No Brasil apareceram em um canal de TV, em dois sites na internet (num deles deletado rapidamente) e, quanto à grande mídia, só. Não devem dar muita audiência – ou não se encaixam nos padrões desejados pelos manipuladores. Bombaram nas redes sociais, é claro.

Acredito que nos EUA devem ter aparecido muito mais.

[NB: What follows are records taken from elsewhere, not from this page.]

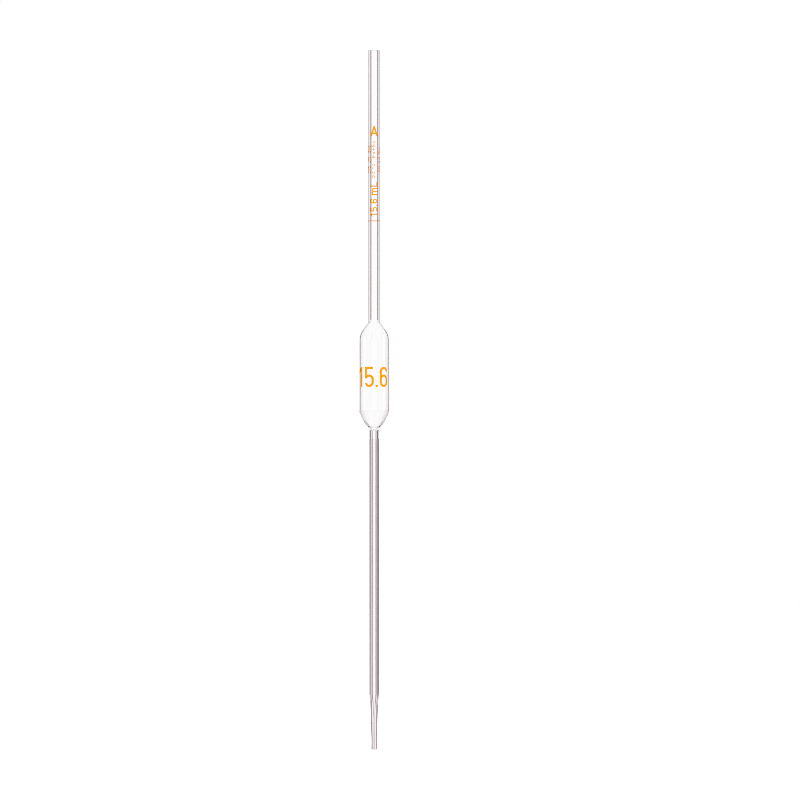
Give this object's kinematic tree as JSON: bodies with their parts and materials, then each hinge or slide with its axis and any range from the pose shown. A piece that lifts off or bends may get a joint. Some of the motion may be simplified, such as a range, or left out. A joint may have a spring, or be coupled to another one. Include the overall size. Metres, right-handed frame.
{
  "type": "volumetric pipette",
  "caption": "One-mark volumetric pipette: long glass suction tube with a ring mark, cylindrical bulb, thick-walled delivery tube and a drawn jet, with fired amber print.",
  "frame": {"origin": "centre of the jet's end face, at the lower end", "axes": "+Z along the axis from the jet to the suction end, -Y towards the face that carries the capacity print"},
  "size_m": [0.0196, 0.0196, 0.447],
  "materials": {
    "borosilicate_glass": "clear, fire-polished borosilicate tubing",
    "amber_print": "amber print fired onto the glass"
  },
  "bodies": {
    "root": {"suction_tube": "borosilicate_glass", "upper_shoulder": "borosilicate_glass", "bulb_barrel": "borosilicate_glass", "lower_shoulder": "borosilicate_glass", "lower_neck": "borosilicate_glass", "delivery_tube": "borosilicate_glass", "jet": "borosilicate_glass", "ring_mark": "amber_print", "stem_capacity_text": "amber_print", "tolerance_text": "amber_print", "temperature_text": "amber_print", "waiting_time_text": "amber_print", "class_letter": "amber_print", "maker_symbol": "amber_print", "bulb_capacity_number": "amber_print"}
  },
  "joints": []
}
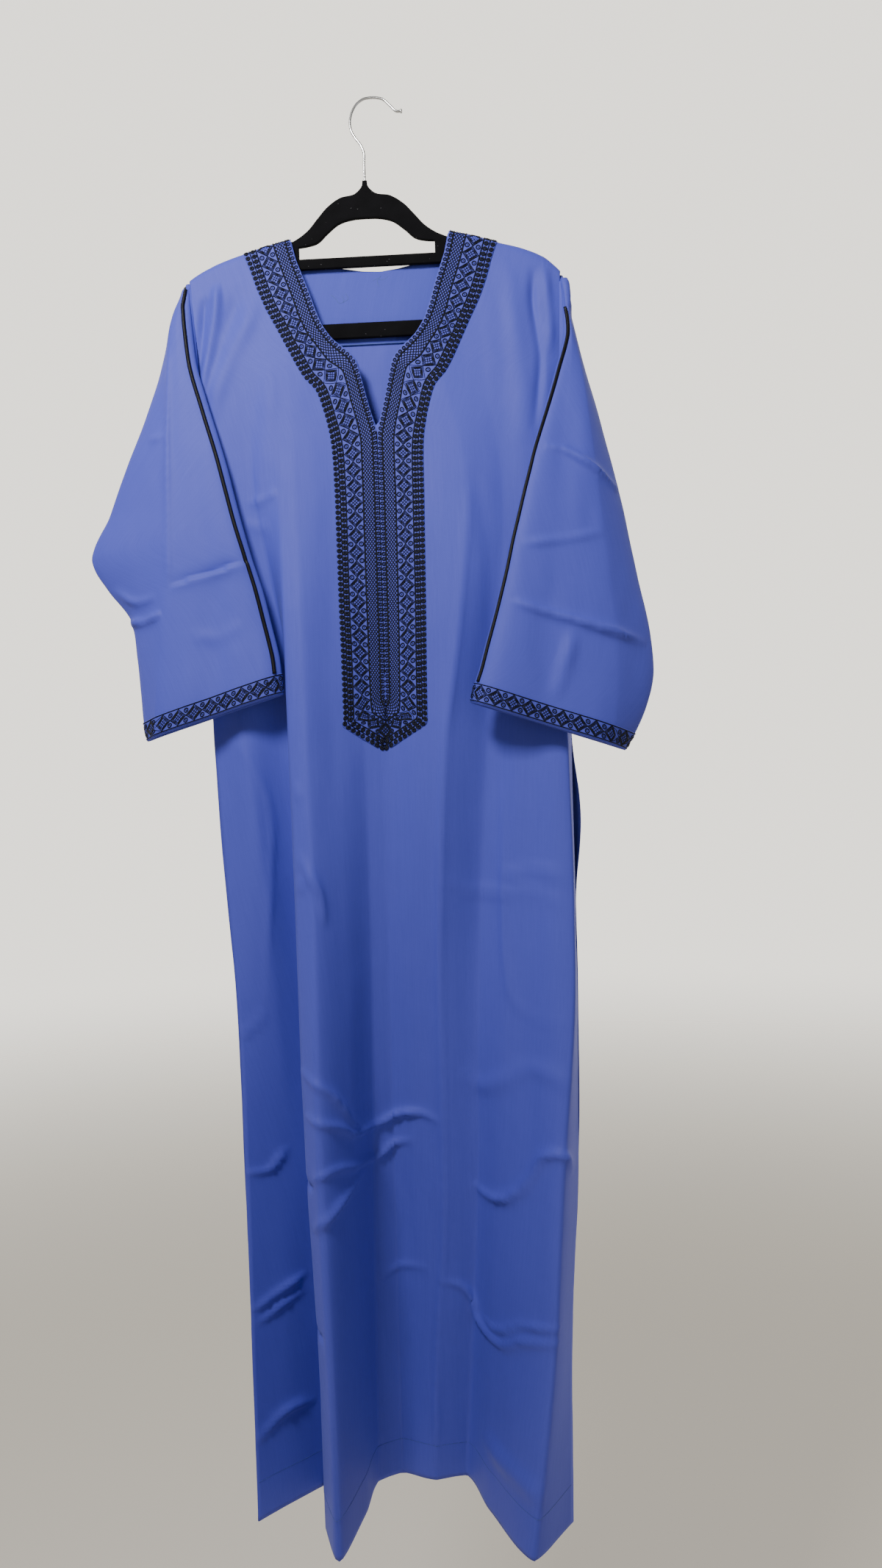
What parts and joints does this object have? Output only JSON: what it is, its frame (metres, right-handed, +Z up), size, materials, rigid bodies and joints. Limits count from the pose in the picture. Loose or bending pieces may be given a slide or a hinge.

Tanto que, imagino, esse homem negro chegou em casa e teve que explicar para seu filho, que o viu esbravejando que “vidas negras importam”, contra a injustiça do policial branco que sufocou o já rendido Floyd, o porque dele agora ter feito o mesmo ou pior contra um homem cujo único “defeito” foi ter os olhos puxados e a pele mais clara…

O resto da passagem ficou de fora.